---- Supplied data
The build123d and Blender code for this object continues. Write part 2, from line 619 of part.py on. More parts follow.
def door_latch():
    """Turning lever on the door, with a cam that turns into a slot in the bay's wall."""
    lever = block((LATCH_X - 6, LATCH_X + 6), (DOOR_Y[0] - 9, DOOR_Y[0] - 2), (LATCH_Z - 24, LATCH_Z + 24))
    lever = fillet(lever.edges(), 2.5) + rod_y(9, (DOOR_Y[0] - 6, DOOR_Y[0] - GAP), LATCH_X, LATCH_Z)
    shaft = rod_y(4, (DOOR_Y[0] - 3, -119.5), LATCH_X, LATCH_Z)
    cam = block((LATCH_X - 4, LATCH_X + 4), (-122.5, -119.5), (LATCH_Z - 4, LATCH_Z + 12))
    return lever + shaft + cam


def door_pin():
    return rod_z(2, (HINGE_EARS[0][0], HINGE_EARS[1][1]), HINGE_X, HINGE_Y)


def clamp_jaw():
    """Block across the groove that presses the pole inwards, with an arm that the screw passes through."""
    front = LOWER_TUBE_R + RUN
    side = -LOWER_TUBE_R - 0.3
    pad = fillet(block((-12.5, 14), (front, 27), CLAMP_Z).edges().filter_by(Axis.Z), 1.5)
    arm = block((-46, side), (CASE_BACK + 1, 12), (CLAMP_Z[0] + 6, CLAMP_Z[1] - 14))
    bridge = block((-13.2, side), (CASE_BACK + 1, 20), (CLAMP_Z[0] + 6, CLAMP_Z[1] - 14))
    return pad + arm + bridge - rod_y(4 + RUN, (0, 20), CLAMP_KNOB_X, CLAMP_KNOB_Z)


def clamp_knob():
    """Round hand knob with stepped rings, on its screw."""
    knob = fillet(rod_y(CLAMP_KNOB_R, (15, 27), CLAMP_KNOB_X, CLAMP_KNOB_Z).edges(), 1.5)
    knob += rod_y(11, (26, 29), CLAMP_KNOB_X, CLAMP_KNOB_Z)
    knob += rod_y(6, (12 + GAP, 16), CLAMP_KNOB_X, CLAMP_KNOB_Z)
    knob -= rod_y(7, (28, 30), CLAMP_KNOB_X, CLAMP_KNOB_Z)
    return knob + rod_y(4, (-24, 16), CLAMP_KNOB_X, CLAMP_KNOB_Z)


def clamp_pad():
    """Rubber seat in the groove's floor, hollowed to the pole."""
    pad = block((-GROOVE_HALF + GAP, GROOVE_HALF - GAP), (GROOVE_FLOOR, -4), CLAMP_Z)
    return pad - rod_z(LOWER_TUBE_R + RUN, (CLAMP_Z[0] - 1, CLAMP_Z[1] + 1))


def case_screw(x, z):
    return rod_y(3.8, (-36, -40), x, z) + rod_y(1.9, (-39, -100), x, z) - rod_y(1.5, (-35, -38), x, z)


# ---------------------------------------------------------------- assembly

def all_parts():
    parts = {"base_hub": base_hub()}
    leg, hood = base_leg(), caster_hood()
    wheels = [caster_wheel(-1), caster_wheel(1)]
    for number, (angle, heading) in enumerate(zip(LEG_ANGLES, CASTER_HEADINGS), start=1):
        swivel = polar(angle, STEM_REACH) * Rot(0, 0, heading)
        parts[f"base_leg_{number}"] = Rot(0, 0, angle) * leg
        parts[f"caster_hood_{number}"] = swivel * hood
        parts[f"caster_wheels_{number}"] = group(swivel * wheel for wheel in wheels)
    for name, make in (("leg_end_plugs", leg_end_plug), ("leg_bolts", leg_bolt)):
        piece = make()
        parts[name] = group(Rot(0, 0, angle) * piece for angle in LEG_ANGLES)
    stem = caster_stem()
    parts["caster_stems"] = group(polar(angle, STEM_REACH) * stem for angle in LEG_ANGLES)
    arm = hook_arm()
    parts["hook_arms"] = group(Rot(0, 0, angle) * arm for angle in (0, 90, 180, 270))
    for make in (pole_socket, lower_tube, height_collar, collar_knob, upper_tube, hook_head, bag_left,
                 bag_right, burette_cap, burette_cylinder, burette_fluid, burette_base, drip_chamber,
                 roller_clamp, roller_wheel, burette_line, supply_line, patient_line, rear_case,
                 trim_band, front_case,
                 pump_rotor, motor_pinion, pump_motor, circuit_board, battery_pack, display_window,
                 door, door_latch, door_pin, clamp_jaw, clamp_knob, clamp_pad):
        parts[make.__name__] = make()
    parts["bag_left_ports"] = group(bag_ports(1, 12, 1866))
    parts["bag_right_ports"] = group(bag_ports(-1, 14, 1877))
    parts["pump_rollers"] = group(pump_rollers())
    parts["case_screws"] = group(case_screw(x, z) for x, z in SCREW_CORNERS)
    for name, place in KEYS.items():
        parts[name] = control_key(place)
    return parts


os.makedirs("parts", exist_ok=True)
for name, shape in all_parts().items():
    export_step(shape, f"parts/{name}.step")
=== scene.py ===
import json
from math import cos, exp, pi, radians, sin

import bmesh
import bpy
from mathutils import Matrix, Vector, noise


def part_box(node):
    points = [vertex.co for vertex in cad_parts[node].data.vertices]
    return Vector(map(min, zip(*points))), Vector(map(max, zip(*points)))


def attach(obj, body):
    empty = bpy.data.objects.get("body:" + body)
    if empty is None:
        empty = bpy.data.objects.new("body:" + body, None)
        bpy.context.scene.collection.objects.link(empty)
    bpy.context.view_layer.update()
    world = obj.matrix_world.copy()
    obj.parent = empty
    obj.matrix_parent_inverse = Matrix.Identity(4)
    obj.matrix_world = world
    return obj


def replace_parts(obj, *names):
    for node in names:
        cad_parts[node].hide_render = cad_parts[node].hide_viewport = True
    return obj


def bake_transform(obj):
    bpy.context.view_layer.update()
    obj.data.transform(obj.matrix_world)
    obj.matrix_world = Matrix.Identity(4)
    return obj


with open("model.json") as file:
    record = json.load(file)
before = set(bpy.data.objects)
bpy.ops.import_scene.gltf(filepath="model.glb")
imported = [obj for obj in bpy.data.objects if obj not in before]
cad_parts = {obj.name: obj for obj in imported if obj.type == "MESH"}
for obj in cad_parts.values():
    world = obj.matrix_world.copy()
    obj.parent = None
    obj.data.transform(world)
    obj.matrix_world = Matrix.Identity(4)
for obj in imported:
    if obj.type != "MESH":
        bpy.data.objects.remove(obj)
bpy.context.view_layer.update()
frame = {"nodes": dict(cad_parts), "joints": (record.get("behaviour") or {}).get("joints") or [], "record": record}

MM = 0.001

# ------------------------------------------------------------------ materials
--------
■ **Challenge**
Repeat, word for word, only the lines from the line holding "z in SCREW_CORNERS)" through the line holding "if empty is", with both of those lines included.

■ **Output for this exercise**
    parts["case_screws"] = group(case_screw(x, z) for x, z in SCREW_CORNERS)
    for name, place in KEYS.items():
        parts[name] = control_key(place)
    return parts


os.makedirs("parts", exist_ok=True)
for name, shape in all_parts().items():
    export_step(shape, f"parts/{name}.step")
=== scene.py ===
import json
from math import cos, exp, pi, radians, sin

import bmesh
import bpy
from mathutils import Matrix, Vector, noise


def part_box(node):
    points = [vertex.co for vertex in cad_parts[node].data.vertices]
    return Vector(map(min, zip(*points))), Vector(map(max, zip(*points)))


def attach(obj, body):
    empty = bpy.data.objects.get("body:" + body)
    if empty is None:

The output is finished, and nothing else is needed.